In general licenses do not give you rights over the "know-how" or "processes" in which the licensed parts were created. What you get is the ability to inspect, modify, redistribute the work as you see fit. And most importantly, you modify the work just like the creators modify the work (hence the preferred form). Just not with the same data (i.e. you can modify the source of chrome all you want, just not with the "know-how and knowledge" of a google engineer - the license can not offer that).
This is also covered in the EU AI act btw.
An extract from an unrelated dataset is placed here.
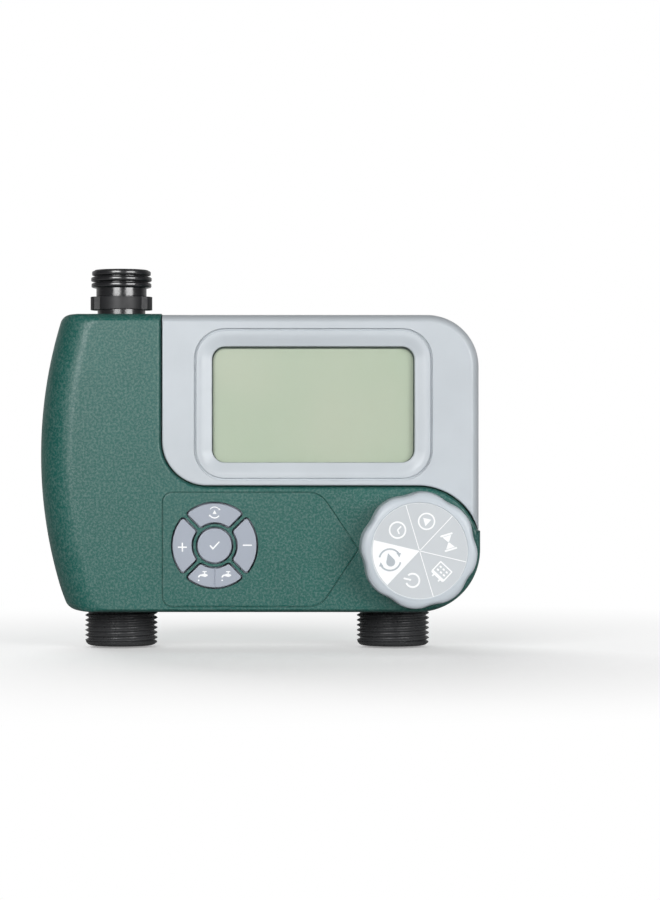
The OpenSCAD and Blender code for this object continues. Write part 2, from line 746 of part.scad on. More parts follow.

> General-purpose AI models released under free and open-source licences should be considered to ensure high levels of transparency and openness if their parameters, including the weights, the information on the model architecture, and the information on model usage are made publicly available. The licence should be considered to be free and open-source also when it allows users to run, copy, distribute, study, change and improve software and data, including models under the condition that the original provider of the model is credited, the identical or comparable terms of distribution are respected.
> In LLMs, the weights are the preferred form of making modifications.
No they aren't. We happen to be able to do things to modify the weights, sure, but why would any lab ever train something from scratch if editing weights was preferred?